• _Problem to solve_:
Which lines run from the first one up to and including the one with "return base +"? Print exactly those.

• _Data extract_:
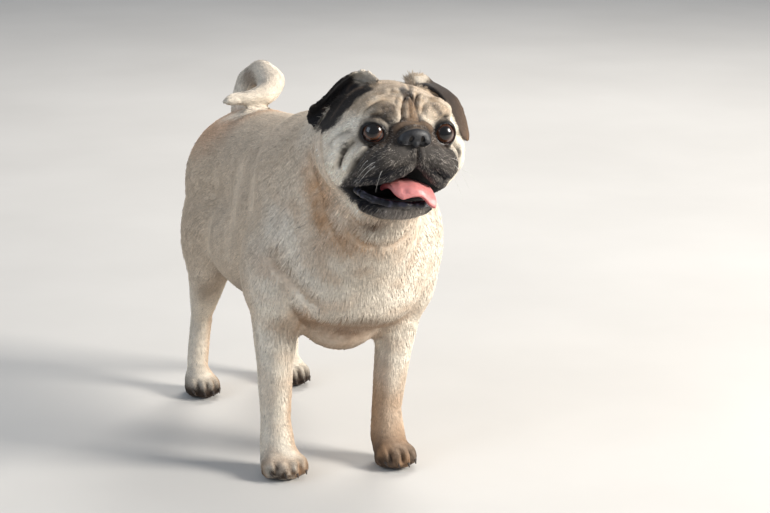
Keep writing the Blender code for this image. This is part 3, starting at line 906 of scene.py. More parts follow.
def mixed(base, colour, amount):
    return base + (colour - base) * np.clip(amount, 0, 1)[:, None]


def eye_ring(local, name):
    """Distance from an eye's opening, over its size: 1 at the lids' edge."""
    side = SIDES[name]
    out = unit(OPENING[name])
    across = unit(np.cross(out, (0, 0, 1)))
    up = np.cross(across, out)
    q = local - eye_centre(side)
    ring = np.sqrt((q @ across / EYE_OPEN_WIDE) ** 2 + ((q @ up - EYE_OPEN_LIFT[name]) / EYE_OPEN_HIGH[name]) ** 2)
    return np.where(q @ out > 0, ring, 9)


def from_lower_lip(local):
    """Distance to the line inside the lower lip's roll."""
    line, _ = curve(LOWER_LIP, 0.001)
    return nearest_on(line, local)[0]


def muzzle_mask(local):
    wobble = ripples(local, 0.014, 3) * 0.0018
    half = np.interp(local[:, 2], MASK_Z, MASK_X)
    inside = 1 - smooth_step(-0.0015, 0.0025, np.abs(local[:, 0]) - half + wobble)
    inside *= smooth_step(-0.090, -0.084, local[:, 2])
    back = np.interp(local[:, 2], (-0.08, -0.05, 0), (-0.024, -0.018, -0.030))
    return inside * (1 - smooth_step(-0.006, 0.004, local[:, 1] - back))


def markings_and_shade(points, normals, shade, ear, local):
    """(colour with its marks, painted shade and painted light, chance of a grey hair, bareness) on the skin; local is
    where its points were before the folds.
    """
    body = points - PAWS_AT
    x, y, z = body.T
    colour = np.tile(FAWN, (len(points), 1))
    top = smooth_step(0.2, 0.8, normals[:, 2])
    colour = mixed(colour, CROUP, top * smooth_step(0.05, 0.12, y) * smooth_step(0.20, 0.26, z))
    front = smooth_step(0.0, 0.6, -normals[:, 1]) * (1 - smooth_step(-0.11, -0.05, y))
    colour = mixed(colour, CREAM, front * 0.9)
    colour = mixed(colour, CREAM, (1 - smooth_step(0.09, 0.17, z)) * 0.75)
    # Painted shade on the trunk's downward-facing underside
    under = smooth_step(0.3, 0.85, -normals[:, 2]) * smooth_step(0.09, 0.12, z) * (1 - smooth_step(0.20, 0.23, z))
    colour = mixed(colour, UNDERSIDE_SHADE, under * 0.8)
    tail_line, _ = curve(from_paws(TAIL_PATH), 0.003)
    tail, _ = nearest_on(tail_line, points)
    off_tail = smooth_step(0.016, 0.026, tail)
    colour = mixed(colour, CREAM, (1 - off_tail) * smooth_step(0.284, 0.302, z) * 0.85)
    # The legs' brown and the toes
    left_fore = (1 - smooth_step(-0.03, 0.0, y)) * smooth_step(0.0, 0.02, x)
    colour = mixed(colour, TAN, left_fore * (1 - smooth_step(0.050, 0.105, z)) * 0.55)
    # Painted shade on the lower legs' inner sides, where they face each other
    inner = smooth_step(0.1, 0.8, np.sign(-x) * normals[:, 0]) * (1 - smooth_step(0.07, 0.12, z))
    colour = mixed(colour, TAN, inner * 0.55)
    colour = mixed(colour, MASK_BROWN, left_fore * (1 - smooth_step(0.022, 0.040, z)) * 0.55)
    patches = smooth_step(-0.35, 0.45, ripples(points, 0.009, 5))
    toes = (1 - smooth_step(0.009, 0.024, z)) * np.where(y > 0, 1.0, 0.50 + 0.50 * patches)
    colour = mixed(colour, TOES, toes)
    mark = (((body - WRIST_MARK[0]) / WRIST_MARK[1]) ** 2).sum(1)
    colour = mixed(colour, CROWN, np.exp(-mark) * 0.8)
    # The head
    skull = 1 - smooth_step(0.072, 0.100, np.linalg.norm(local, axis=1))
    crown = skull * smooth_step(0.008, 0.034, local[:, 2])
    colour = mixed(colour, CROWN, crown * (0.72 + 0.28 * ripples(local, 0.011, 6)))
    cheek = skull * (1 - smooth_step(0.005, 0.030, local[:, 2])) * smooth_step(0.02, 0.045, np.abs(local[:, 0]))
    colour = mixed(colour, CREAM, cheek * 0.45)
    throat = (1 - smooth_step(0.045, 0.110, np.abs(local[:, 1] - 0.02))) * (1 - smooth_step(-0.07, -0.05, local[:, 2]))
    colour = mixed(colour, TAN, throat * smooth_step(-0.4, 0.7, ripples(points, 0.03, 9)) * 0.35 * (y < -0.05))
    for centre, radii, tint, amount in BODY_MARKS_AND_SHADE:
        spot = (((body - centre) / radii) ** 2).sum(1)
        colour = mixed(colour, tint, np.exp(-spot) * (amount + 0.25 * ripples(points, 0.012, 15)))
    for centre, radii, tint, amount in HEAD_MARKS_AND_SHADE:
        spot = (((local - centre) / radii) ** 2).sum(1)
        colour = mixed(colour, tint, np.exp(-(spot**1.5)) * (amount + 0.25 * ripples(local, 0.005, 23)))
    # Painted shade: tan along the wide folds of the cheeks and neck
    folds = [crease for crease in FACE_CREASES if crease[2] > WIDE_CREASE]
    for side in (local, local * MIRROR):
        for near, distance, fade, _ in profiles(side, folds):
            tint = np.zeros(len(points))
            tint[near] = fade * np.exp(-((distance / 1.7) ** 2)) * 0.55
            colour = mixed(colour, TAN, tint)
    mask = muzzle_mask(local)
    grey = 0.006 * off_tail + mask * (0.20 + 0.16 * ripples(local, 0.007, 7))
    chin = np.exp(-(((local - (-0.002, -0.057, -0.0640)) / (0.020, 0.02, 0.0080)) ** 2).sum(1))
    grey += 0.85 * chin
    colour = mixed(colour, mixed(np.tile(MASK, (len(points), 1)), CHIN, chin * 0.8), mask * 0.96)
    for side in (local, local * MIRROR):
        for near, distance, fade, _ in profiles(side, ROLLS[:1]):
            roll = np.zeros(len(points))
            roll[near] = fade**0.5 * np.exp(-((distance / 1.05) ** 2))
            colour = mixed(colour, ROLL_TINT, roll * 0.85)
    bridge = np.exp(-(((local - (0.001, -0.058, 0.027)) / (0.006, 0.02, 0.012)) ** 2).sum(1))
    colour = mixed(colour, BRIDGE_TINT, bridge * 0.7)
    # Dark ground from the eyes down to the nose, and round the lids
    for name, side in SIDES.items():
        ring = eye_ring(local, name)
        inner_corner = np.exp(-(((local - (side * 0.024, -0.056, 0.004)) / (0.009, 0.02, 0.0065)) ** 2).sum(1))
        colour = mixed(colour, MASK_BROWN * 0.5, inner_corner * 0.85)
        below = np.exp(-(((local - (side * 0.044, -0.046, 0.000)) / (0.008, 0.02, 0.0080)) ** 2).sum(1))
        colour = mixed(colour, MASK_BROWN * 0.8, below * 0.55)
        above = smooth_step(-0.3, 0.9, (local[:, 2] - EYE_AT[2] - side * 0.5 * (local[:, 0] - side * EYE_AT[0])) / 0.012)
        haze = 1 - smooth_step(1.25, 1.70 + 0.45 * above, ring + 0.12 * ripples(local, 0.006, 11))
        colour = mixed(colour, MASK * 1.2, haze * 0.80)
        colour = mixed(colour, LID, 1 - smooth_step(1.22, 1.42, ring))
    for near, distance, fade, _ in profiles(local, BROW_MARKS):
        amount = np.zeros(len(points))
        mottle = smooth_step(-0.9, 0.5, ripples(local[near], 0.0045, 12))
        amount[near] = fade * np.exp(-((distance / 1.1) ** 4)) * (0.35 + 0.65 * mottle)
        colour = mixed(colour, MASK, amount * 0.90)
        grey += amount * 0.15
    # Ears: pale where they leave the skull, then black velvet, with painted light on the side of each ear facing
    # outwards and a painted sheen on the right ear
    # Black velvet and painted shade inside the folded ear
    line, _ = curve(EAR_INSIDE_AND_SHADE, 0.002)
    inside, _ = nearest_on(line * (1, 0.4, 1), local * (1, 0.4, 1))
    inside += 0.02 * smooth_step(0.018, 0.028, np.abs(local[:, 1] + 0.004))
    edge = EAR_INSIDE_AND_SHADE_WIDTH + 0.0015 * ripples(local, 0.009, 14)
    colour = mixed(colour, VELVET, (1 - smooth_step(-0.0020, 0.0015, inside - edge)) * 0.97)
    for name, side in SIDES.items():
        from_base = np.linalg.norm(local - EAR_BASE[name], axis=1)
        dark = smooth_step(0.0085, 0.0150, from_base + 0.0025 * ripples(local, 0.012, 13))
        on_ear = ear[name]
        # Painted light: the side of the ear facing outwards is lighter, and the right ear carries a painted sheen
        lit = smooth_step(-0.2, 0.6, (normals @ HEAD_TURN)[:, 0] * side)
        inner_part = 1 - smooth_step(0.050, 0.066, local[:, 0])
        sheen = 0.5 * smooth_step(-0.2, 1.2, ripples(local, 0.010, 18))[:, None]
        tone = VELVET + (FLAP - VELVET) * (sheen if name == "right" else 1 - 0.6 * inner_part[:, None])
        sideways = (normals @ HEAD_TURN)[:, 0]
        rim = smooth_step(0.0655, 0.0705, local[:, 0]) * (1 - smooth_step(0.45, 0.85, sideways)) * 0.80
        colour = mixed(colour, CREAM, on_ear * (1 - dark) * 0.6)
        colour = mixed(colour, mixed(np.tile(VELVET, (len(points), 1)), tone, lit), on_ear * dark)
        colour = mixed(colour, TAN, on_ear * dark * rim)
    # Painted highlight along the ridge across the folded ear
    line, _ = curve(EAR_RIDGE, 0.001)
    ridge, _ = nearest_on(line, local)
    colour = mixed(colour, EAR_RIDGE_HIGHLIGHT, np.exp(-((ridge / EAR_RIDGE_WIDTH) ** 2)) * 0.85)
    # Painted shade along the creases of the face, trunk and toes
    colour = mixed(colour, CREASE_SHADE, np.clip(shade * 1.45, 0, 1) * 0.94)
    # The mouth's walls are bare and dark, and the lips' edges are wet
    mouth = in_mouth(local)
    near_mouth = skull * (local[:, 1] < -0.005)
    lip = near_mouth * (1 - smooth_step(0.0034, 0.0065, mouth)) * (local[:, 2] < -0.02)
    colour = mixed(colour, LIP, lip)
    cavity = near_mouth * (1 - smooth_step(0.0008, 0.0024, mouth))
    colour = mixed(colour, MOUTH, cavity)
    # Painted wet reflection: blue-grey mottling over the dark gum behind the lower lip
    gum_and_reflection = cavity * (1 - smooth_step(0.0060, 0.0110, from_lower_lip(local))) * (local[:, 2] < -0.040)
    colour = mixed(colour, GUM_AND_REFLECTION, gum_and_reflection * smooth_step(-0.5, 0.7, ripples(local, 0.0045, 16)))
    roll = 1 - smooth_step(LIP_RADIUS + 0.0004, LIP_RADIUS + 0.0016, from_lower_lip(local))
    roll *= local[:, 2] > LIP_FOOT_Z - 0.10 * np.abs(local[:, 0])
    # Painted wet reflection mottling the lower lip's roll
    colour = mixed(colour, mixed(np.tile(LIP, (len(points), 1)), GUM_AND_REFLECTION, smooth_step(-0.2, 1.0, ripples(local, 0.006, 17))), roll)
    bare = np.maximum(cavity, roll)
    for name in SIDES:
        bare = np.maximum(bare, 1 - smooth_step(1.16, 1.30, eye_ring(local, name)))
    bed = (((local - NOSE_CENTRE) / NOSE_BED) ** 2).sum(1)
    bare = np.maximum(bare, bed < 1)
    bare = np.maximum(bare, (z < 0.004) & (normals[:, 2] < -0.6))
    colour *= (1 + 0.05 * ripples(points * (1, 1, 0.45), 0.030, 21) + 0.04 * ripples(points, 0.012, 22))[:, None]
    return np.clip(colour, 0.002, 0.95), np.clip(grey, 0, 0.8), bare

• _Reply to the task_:
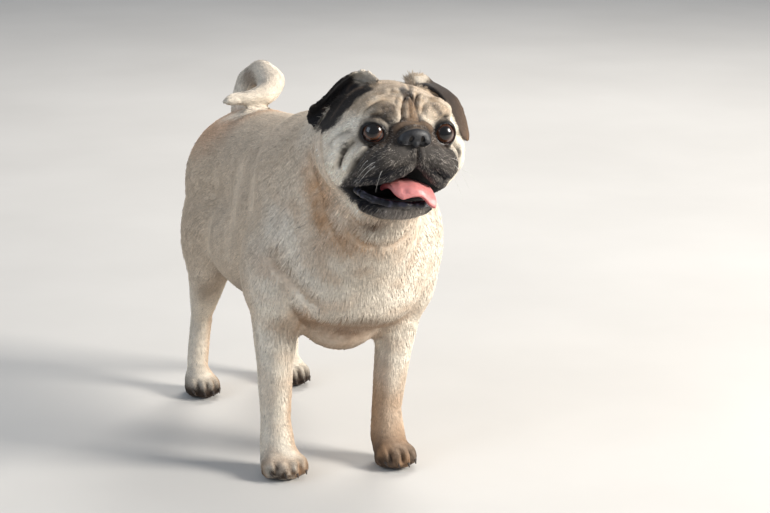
Keep writing the Blender code for this image. This is part 3, starting at line 906 of scene.py. More parts follow.
def mixed(base, colour, amount):
    return base + (colour - base) * np.clip(amount, 0, 1)[:, None]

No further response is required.